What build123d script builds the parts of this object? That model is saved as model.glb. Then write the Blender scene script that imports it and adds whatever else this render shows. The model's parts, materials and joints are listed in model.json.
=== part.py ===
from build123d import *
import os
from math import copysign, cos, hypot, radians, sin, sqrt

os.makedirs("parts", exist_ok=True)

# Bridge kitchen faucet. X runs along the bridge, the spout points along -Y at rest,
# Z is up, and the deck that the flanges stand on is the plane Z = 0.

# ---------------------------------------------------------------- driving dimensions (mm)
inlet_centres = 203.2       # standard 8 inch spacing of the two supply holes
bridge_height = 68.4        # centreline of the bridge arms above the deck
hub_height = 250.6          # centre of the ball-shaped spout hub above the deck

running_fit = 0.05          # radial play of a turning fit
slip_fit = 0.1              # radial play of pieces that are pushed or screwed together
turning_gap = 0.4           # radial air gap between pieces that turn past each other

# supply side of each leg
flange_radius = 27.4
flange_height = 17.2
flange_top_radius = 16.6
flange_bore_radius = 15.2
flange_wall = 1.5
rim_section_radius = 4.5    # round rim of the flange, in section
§
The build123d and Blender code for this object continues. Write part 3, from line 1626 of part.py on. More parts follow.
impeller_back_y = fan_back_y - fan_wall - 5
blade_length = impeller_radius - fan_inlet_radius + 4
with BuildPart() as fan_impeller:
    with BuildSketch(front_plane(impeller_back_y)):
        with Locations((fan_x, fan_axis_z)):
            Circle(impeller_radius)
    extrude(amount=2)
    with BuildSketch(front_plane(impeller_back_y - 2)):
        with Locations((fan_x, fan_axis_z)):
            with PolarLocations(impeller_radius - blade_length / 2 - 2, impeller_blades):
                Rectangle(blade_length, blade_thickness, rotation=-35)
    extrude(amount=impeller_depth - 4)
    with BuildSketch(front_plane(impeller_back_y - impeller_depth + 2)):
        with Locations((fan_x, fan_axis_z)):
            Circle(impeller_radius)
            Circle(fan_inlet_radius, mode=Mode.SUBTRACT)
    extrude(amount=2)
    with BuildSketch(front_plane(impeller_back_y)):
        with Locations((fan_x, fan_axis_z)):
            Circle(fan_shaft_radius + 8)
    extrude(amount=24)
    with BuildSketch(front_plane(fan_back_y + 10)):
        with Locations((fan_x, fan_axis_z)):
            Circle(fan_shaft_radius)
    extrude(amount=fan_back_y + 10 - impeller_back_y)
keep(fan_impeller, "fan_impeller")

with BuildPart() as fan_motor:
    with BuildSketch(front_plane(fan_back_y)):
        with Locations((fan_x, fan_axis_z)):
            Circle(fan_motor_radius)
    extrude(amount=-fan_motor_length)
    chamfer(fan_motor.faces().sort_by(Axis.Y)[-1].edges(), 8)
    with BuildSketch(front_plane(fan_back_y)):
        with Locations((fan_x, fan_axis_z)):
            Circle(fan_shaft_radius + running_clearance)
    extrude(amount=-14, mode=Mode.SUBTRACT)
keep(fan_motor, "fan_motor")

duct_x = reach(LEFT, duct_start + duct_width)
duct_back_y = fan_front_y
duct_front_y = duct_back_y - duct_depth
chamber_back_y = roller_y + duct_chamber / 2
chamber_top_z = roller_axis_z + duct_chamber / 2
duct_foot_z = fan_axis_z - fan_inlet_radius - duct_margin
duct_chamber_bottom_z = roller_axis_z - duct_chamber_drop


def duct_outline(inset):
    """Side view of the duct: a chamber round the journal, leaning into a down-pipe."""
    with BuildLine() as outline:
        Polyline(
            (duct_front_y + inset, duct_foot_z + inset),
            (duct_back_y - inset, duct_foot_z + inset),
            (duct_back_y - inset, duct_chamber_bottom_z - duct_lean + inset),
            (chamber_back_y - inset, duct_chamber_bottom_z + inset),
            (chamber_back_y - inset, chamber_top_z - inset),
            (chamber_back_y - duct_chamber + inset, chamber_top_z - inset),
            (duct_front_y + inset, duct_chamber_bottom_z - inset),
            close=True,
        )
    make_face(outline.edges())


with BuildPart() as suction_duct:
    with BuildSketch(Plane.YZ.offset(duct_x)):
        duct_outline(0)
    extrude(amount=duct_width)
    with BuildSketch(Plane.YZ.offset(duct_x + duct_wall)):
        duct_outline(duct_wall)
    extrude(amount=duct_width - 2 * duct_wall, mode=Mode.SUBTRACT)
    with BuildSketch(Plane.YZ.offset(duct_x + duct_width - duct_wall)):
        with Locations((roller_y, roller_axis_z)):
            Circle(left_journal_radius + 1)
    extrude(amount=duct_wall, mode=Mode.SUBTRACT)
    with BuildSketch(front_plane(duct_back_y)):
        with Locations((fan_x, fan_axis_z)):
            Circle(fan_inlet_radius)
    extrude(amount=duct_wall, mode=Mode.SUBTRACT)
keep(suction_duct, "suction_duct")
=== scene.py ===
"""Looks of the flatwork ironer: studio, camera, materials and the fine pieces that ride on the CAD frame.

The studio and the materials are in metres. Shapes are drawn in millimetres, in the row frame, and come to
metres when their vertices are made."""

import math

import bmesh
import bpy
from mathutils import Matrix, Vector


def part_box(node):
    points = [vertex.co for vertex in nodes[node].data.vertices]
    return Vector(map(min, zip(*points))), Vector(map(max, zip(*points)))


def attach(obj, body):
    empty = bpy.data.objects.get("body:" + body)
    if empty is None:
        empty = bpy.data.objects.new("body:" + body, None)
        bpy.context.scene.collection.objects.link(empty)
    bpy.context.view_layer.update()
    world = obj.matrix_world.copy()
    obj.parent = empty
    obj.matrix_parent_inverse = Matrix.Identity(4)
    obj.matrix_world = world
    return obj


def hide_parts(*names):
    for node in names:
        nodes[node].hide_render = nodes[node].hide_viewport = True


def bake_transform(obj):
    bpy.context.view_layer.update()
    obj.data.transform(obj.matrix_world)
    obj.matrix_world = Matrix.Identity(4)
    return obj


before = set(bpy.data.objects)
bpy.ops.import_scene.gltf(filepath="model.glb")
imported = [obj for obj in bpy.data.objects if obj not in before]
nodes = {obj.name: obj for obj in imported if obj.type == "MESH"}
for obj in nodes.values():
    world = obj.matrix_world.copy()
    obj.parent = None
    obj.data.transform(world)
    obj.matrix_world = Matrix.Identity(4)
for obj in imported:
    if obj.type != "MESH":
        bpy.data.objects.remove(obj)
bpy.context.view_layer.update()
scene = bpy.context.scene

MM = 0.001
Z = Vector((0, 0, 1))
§
Problem
Taking the records above, retype every line from the one with "with BuildSketch(Plane.YZ.offset(duct_x + duct_width" down to the one with "Z = Vector((0, 0, 1))", exactly and with nothing else.

Written response
    with BuildSketch(Plane.YZ.offset(duct_x + duct_width - duct_wall)):
        with Locations((roller_y, roller_axis_z)):
            Circle(left_journal_radius + 1)
    extrude(amount=duct_wall, mode=Mode.SUBTRACT)
    with BuildSketch(front_plane(duct_back_y)):
        with Locations((fan_x, fan_axis_z)):
            Circle(fan_inlet_radius)
    extrude(amount=duct_wall, mode=Mode.SUBTRACT)
keep(suction_duct, "suction_duct")
=== scene.py ===
"""Looks of the flatwork ironer: studio, camera, materials and the fine pieces that ride on the CAD frame.

The studio and the materials are in metres. Shapes are drawn in millimetres, in the row frame, and come to
metres when their vertices are made."""

import math

import bmesh
import bpy
from mathutils import Matrix, Vector


def part_box(node):
    points = [vertex.co for vertex in nodes[node].data.vertices]
    return Vector(map(min, zip(*points))), Vector(map(max, zip(*points)))


def attach(obj, body):
    empty = bpy.data.objects.get("body:" + body)
    if empty is None:
        empty = bpy.data.objects.new("body:" + body, None)
        bpy.context.scene.collection.objects.link(empty)
    bpy.context.view_layer.update()
    world = obj.matrix_world.copy()
    obj.parent = empty
    obj.matrix_parent_inverse = Matrix.Identity(4)
    obj.matrix_world = world
    return obj


def hide_parts(*names):
    for node in names:
        nodes[node].hide_render = nodes[node].hide_viewport = True


def bake_transform(obj):
    bpy.context.view_layer.update()
    obj.data.transform(obj.matrix_world)
    obj.matrix_world = Matrix.Identity(4)
    return obj


before = set(bpy.data.objects)
bpy.ops.import_scene.gltf(filepath="model.glb")
imported = [obj for obj in bpy.data.objects if obj not in before]
nodes = {obj.name: obj for obj in imported if obj.type == "MESH"}
for obj in nodes.values():
    world = obj.matrix_world.copy()
    obj.parent = None
    obj.data.transform(world)
    obj.matrix_world = Matrix.Identity(4)
for obj in imported:
    if obj.type != "MESH":
        bpy.data.objects.remove(obj)
bpy.context.view_layer.update()
scene = bpy.context.scene

MM = 0.001
Z = Vector((0, 0, 1))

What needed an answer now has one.